В это время из-под катафалка послышались приятные, тихие звуки флейт, которые, не будучи нарушаемы ни одним человеческим голосом – ибо в этом месте даже тишина молчала, – раздавались нежно и уныло. Вдруг около подушки, на которой лежал труп, появился прекрасный молодой человек, одетый римлянином, и приятным, звучным голосом пропел под аккомпанемент арфы, на которой сам играл, следующие стансы:
Пока в себя придет Альтисидора,
Сраженная презреньем Дон-Кихота,
Пока в цвета печального убора,
Оденет дам о трауре забота,
Дуэньям креп велит надеть синьора
И будет скрыта черным позолота, —
Я воспою прекрасной огорченье,
Как Фракии певца то было б пенье.
Я думаю, что я к тому обязан
Не только в этой жизни скоротечной:
Пускай язык мой будет смертью связан,
Я буду петь тебя за гробом вечно.
Когда мне к Стиксу будет путь указан,
Чтоб мне в аду томиться бесконечно,
Я стану петь тебе на прославленье,
И Леты тем остановлю теченье.
[332]»
Довольно, – сказал в эту минуту один из царей: – довольно, певец, ты никогда не кончишь, если станешь описывать нам теперь смерть и прелести бесподобной Альтисидоры, которая не умерла, как воображает невежественный свет, а живет в тысяче языках славы и в испытании, которое должен будет нести присутствующий здесь Санчо Панса, чтоб вернуть ей свет. Поэтому, о, Радамант, ты, который судишь вместе со мной в мрачных пучинах судеб и знаешь все, что написано в непроницаемых книгах, чтоб вернуть эту молодую девушку к жизни, скажи нам сейчас же, что делать, и не лишай нас долее счастья, которого мы ждем от ее возвращения в мир.

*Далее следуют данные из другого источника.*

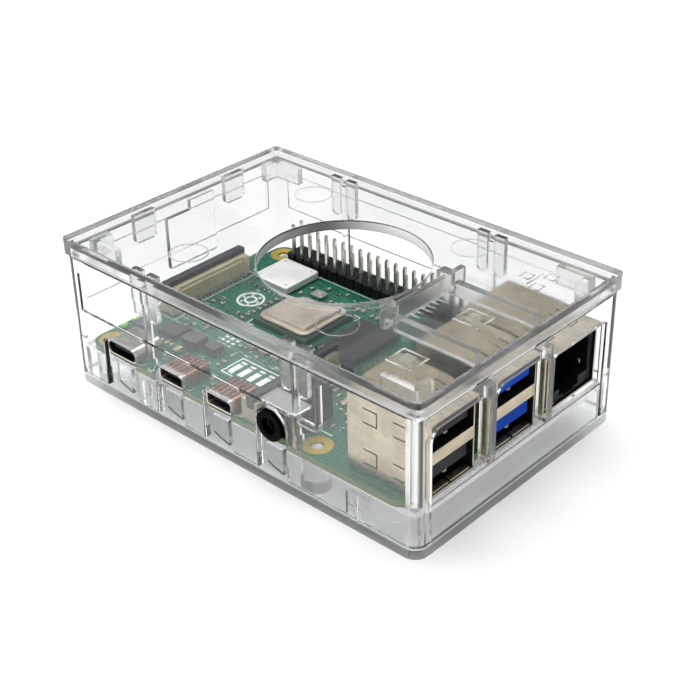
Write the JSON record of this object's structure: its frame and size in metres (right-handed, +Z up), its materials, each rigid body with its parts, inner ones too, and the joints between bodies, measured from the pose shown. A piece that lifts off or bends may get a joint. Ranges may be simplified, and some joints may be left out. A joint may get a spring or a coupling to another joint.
{
  "type": "single board computer in clear case",
  "caption": "Credit-card-sized single board computer in a clear snap-together case with a round fan opening, open port notches and lift-off lid and frame.",
  "frame": {"origin": "middle of the bounding footprint, on the ground under the base tray", "axes": "+X along the board from the memory card end to the USB end, +Y from the video and power edge to the pin header edge, +Z up out of the lid"},
  "size_m": [0.0928, 0.061, 0.0331],
  "materials": {
    "clear_plastic": "clear moulded, polished",
    "board_green": "green solder mask",
    "package_green": "satin laminate",
    "nickel": "nickel plate, satin",
    "tin": "tin plate, dull",
    "chip_black": "moulded resin",
    "ferrite": "coated ferrite",
    "led_resin": "tinted resin",
    "black_plastic": "semi-gloss moulded",
    "blue_plastic": "semi-gloss moulded",
    "beige_plastic": "satin moulded",
    "slate_plastic": "satin moulded",
    "gold_pin": "gold plate"
  },
  "bodies": {
    "base_and_board": {"case_base": "clear_plastic", "circuit_board": "board_green", "processor_package": "package_green", "processor_heat_spreader": "nickel", "usb_c_shell": "nickel", "micro_video_shell_1": "nickel", "micro_video_shell_2": "nickel", "ethernet_contacts": "nickel", "wireless_can": "tin", "crystal_can": "tin", "usb2_shell": "tin", "usb3_shell": "tin", "ethernet_shell": "tin", "memory_card_socket": "tin", "memory_chip": "chip_black", "usb_controller_chip": "chip_black", "ethernet_phy_chip": "chip_black", "power_chip": "chip_black", "power_inductor_1": "ferrite", "power_inductor_2": "ferrite", "power_inductor_3": "ferrite", "status_led_power": "led_resin", "status_led_activity": "led_resin", "usb_c_tongue": "black_plastic", "micro_video_tongue_1": "black_plastic", "micro_video_tongue_2": "black_plastic", "audio_jack": "black_plastic", "usb2_insulator": "black_plastic", "ethernet_insert": "black_plastic", "gpio_header": "black_plastic", "power_pin_header": "black_plastic", "usb3_insulator": "blue_plastic", "camera_connector": "beige_plastic", "display_connector": "beige_plastic"},
    "frame": {"case_frame": "clear_plastic"},
    "lid": {"case_lid": "clear_plastic"},
    "camera_latch": {"camera_connector_latch": "slate_plastic"},
    "display_latch": {"display_connector_latch": "slate_plastic"}
  },
  "joints": [
    {"name": "frame_lift", "type": "slide", "parent": "base_and_board", "child": "frame", "axis": [0, 0, 1], "range_m": [0, 0.03]},
    {"name": "lid_lift", "type": "slide", "parent": "frame", "child": "lid", "axis": [0, 0, 1], "range_m": [0, 0.012]},
    {"name": "camera_latch_lift", "type": "slide", "parent": "base_and_board", "child": "camera_latch", "axis": [0, 0, 1], "range_m": [0, 0.001]},
    {"name": "display_latch_lift", "type": "slide", "parent": "base_and_board", "child": "display_latch", "axis": [0, 0, 1], "range_m": [0, 0.001]}
  ]
}
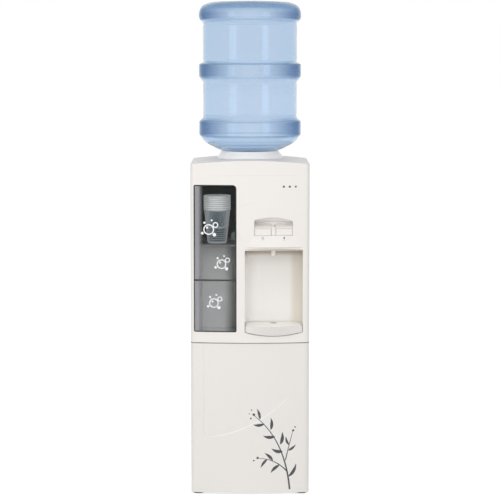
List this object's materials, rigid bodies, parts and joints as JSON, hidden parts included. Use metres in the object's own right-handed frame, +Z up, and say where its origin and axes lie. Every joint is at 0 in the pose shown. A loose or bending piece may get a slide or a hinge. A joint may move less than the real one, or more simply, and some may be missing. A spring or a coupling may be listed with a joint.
{
  "type": "bottled water dispenser",
  "caption": "Floor-standing hot and cold water dispenser with an upturned bottle, push flaps over a glass bay, drip tray and a smoked cup cupboard.",
  "frame": {"origin": "on the floor, under the middle of the whole dispenser", "axes": "+Z up, the front faces -Y, +X to the right as seen from the front"},
  "size_m": [0.31, 0.3468, 1.294],
  "materials": {
    "shell": "satin white",
    "side_sheet": "painted, satin",
    "cover_plastic": "light grey, satin",
    "white_plastic": "satin white",
    "niche_plastic": "grey moulding",
    "alcove_plastic": "satin",
    "window_frame": "dark moulding",
    "smoked": "smoked clear moulding",
    "cup": "clear",
    "bottle": "light blue, clear",
    "lens": "tinted",
    "rubber": "matt",
    "zinc_sheet": "zinc-plated sheet",
    "steel": "drawn steel",
    "copper": "copper tube",
    "black_wire": "black enamel",
    "compressor": "black enamel",
    "foam": "expanded foam",
    "inner_plastic": "natural moulding",
    "silicone": "translucent hose",
    "black_plastic": "black moulding"
  },
  "bodies": {
    "cabinet": {"alcove_liner": "alcove_plastic", "baffle": "inner_plastic", "base_pan": "zinc_sheet", "bottle_collar": "white_plastic", "cold_hose": "silicone", "cold_jacket": "foam", "cold_lens": "lens", "cold_tank": "steel", "cold_tap": "inner_plastic", "compressor": "compressor", "compressor_pads": "rubber", "condenser": "black_wire", "condenser_brackets": "black_wire", "condenser_wires": "black_wire", "cord_gland": "black_plastic", "cup_niche": "niche_plastic", "drain_pipe": "silicone", "evaporator": "copper", "feed_pipe": "inner_plastic", "feet": "rubber", "filter_drier": "copper", "heater": "steel", "hot_hose": "silicone", "hot_jacket": "foam", "hot_lens": "lens", "hot_shelf": "zinc_sheet", "hot_tank": "steel", "hot_tap": "inner_plastic", "left_side_panel": "side_sheet", "lower_front": "shell", "neck_guard": "white_plastic", "power_lens": "lens", "rear_panel": "zinc_sheet", "right_side_panel": "side_sheet", "spout": "white_plastic", "storage_liner": "niche_plastic", "switch_housings": "black_plastic", "tank_shelf": "zinc_sheet", "top_cover": "cover_plastic", "upper_front": "shell", "window_frame": "window_frame"},
    "cup_door_body": {"cup_door": "smoked", "door_knob": "smoked"},
    "bin_door_body": {"bin_door": "smoked"},
    "hot_button_body": {"hot_button": "white_plastic"},
    "cold_button_body": {"cold_button": "white_plastic"},
    "hot_stem_body": {"hot_stem": "inner_plastic", "hot_spring": "steel"},
    "cold_stem_body": {"cold_stem": "inner_plastic", "cold_spring": "steel"},
    "child_lock_body": {"child_lock": "inner_plastic"},
    "drip_tray_body": {"drip_tray": "white_plastic"},
    "drip_plate_body": {"drip_plate": "white_plastic"},
    "bottle_body": {"bottle": "bottle"},
    "hot_switch_body": {"hot_switch": "black_plastic"},
    "cold_switch_body": {"cold_switch": "black_plastic"},
    "drain_plug_body": {"drain_plug": "rubber"},
    "cup_stack_body": {"cup_stack": "cup"}
  },
  "joints": [
    {"name": "cup_door_swing", "type": "hinge", "parent": "cabinet", "child": "cup_door_body", "pos_m": [-0.1395, -0.15041, 0.691], "axis": [0, 0, -1], "range_deg": [0, 110]},
    {"name": "bin_door_tilt", "type": "hinge", "parent": "cabinet", "child": "bin_door_body", "pos_m": [-0.1429, -0.14989, 0.4409], "axis": [0.9952, -0.0978, 0], "range_deg": [0, 50]},
    {"name": "hot_button_press", "type": "hinge", "parent": "cabinet", "child": "hot_button_body", "pos_m": [0.0335, -0.1536, 0.6886], "axis": [-1, 0, 0], "range_deg": [0, 9], "stiffness_Nm_per_rad": 0.6},
    {"name": "cold_button_press", "type": "hinge", "parent": "cabinet", "child": "cold_button_body", "pos_m": [0.0885, -0.1536, 0.6886], "axis": [-1, 0, 0], "range_deg": [0, 9], "stiffness_Nm_per_rad": 0.6},
    {"name": "hot_stem_slide", "type": "slide", "parent": "cabinet", "child": "hot_stem_body", "axis": [0, 0, -1], "range_m": [0, 0.00252], "deforming": ["hot_spring"]},
    {"name": "cold_stem_slide", "type": "slide", "parent": "cabinet", "child": "cold_stem_body", "axis": [0, 0, -1], "range_m": [0, 0.00252], "deforming": ["cold_spring"]},
    {"name": "child_lock_slide", "type": "slide", "parent": "cabinet", "child": "child_lock_body", "axis": [1, 0, 0], "range_m": [-0.004, 0]},
    {"name": "drip_tray_slide", "type": "slide", "parent": "cabinet", "child": "drip_tray_body", "axis": [0, -1, 0], "range_m": [0, 0.1]},
    {"name": "drip_plate_lift", "type": "slide", "parent": "drip_tray_body", "child": "drip_plate_body", "axis": [0, 0, 1], "range_m": [0, 0.02]},
    {"name": "bottle_lift", "type": "slide", "parent": "cabinet", "child": "bottle_body", "axis": [0, 0, 1], "range_m": [0, 0.12]},
    {"name": "cup_stack_lift", "type": "slide", "parent": "cabinet", "child": "cup_stack_body", "axis": [0, 0, 1], "range_m": [0, 0.018]},
    {"name": "hot_switch_rock", "type": "hinge", "parent": "cabinet", "child": "hot_switch_body", "pos_m": [0.062, 0.1478, 0.33], "axis": [1, 0, 0], "range_deg": [0, 16]},
    {"name": "cold_switch_rock", "type": "hinge", "parent": "cabinet", "child": "cold_switch_body", "pos_m": [0.096, 0.1478, 0.33], "axis": [1, 0, 0], "range_deg": [0, 16]},
    {"name": "drain_plug_pull", "type": "slide", "parent": "cabinet", "child": "drain_plug_body", "axis": [0, 1, 0], "range_m": [0, 0.025]}
  ],
  "couplings": [
    {"joint": "hot_stem_slide", "follows": "hot_button_press", "m_per_rad": 0.016},
    {"joint": "cold_stem_slide", "follows": "cold_button_press", "m_per_rad": 0.016}
  ]
}
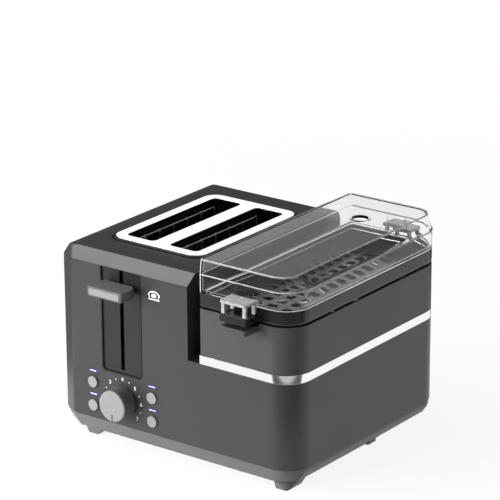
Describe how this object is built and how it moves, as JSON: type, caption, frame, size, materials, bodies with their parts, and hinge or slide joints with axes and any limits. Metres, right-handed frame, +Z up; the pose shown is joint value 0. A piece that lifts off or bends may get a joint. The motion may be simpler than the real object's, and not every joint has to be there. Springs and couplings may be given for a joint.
{
  "type": "toaster with egg station",
  "caption": "Toaster tower with two bread slots, lever, dial and buttons, beside a steam station with a stack of egg tray, poaching pans, warming tray and clear lid.",
  "frame": {"origin": "middle of the whole machine's footprint, on the worktop", "axes": "+Z up, +Y from the control face to the back, +X from the toaster tower to the egg station"},
  "size_m": [0.28, 0.29, 0.2072],
  "materials": {
    "charcoal_plastic": "moulded, satin",
    "black_plastic": "moulded, satin",
    "dark_plastic": "moulded, satin",
    "grey_plastic": "moulded, matte",
    "pale_plastic": "moulded, painted silver grey",
    "polished_steel": "polished",
    "sheet_steel": "rolled sheet",
    "mica": "pressed mica board",
    "ribbon": "nickel chrome ribbon",
    "coated_tub": "black non-stick coating on aluminium",
    "pan_coating": "black non-stick coating on aluminium",
    "clear_plastic": "clear moulded polycarbonate",
    "blue_lens": "lit diffuse blue",
    "circuit_board": "green solder mask",
    "element": "cast",
    "rubber": "moulded"
  },
  "bodies": {
    "base": {"outer_shell": "charcoal_plastic", "lever_panel": "charcoal_plastic", "trim_carrier": "black_plastic", "slot_trim": "polished_steel", "base_pan": "grey_plastic", "feet": "grey_plastic", "base_screws": "sheet_steel", "steel_band": "polished_steel", "reservoir": "coated_tub", "boiler_element": "element", "boiler_thermostat": "sheet_steel", "chassis_front": "sheet_steel", "chassis_rear": "sheet_steel", "heater_boards": "mica", "heater_wires": "ribbon", "bread_guides": "sheet_steel", "heat_shield": "sheet_steel", "guide_rod": "sheet_steel", "latch_magnet": "sheet_steel", "timer_pot": "black_plastic", "control_board": "circuit_board", "led_lenses": "blue_lens", "cord_gland": "rubber"},
    "carriage": {"carriage": "sheet_steel", "bread_racks": "sheet_steel", "lever_knob": "dark_plastic", "lever_face": "pale_plastic", "return_spring": "sheet_steel"},
    "timer_dial": {"timer_shaft": "sheet_steel", "timer_knob": "dark_plastic", "dial_face": "pale_plastic"},
    "upper_left_button": {"button_upper_left": "pale_plastic"},
    "lower_left_button": {"button_lower_left": "pale_plastic"},
    "upper_right_button": {"button_upper_right": "pale_plastic"},
    "lower_right_button": {"button_lower_right": "pale_plastic"},
    "crumb_drawer": {"crumb_tray": "sheet_steel"},
    "egg_tray": {"egg_tray": "charcoal_plastic", "pan_posts": "sheet_steel"},
    "front_pan": {"pan_front": "pan_coating", "pan_front_handle": "polished_steel"},
    "rear_pan": {"pan_rear": "pan_coating", "pan_rear_handle": "polished_steel"},
    "warming_tray": {"warming_tray": "black_plastic"},
    "lid": {"lid": "clear_plastic"}
  },
  "joints": [
    {"name": "lever_slide", "type": "slide", "parent": "base", "child": "carriage", "axis": [0, 0, 1], "range_m": [-0.076, 0], "stiffness_N_per_m": 30, "springref_m": 0.12, "deforming": ["return_spring"]},
    {"name": "dial_turn", "type": "hinge", "parent": "base", "child": "timer_dial", "pos_m": [-0.0606, -0.12, 0.0436], "axis": [0, -1, 0], "range_deg": [-309, 0]},
    {"name": "upper_left_press", "type": "slide", "parent": "base", "child": "upper_left_button", "axis": [0, -1, 0], "range_m": [-0.0015, 0], "stiffness_N_per_m": 300},
    {"name": "lower_left_press", "type": "slide", "parent": "base", "child": "lower_left_button", "axis": [0, -1, 0], "range_m": [-0.0015, 0], "stiffness_N_per_m": 300},
    {"name": "upper_right_press", "type": "slide", "parent": "base", "child": "upper_right_button", "axis": [0, -1, 0], "range_m": [-0.0015, 0], "stiffness_N_per_m": 300},
    {"name": "lower_right_press", "type": "slide", "parent": "base", "child": "lower_right_button", "axis": [0, -1, 0], "range_m": [-0.0015, 0], "stiffness_N_per_m": 300},
    {"name": "crumb_tray_slide", "type": "slide", "parent": "base", "child": "crumb_drawer", "axis": [0, 1, 0], "range_m": [0, 0.212]},
    {"name": "egg_tray_lift", "type": "slide", "parent": "base", "child": "egg_tray", "axis": [0, 0, 1], "range_m": [0, 0.0313]},
    {"name": "warming_tray_lift", "type": "slide", "parent": "egg_tray", "child": "warming_tray", "axis": [0, 0, 1], "range_m": [0, 0.103]},
    {"name": "lid_lift", "type": "slide", "parent": "warming_tray", "child": "lid", "axis": [0, 0, 1], "range_m": [0, 0.0573]},
    {"name": "front_pan_lift", "type": "slide", "parent": "egg_tray", "child": "front_pan", "axis": [0, 0, 1], "range_m": [0, 0.061]},
    {"name": "rear_pan_lift", "type": "slide", "parent": "egg_tray", "child": "rear_pan", "axis": [0, 0, 1], "range_m": [0, 0.061]}
  ],
  "couplings": [
    {"joint": "front_pan_lift", "follows": "warming_tray_lift", "ratio": 0.592},
    {"joint": "rear_pan_lift", "follows": "warming_tray_lift", "ratio": 0.592}
  ]
}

Едва Минос произнес эти слова, как его товарищ Радамант поднялся и сказал: – Эй вы, слуги этого дома, высокие и низкие, большие и малые, бегите сюда скорее один за другим! Дайте Санчо двадцать четыре щелчка по лицу, ущипните ему двенадцать раз руки и сделайте ему шесть булавочных уколов в поясницу: в этом заключается излечение Альтисидоры. – Услышав это, Санчо закричал, забыв, что должен молчать: – Божусь, что так же дам свое лицо на муку и тело на растерзание, как сделаюсь турком. Боже мой! Что общего между моей шкурой и воскресением этой барышни? Уж подлинно, посади свинью за стол, она и ноги на стол. Дульцинея очарована, так меня стегают, чтоб снять с нее чары. Альтисидора умирает от болезни, которую Богу угодно было, послать ей, и вот, чтоб ее воскресить, понадобилось дать мне двадцать четыре щелчка, исколоть мое тело булавками и исщипать мне до крови руки! Слуга покорный! Поищите кого другого, а я старая лисица и провести себя не дам. – Так ты умрешь! – проговорил ужасным голосом Радамант. Смягчись, тигр! Смирись, гордый Немврод! Терпи и молчи, ибо от тебя не требуют ничего невозможного, и не берись перечислять трудностей этого дела. Ты должен получить щелчки, ты должен быть исколот булавками, ты должен стонать под щипками. Ну же, говорю я, исполнители приказов, к делу, не то, честное слово, я научу вас понимать, для чего вы рождены!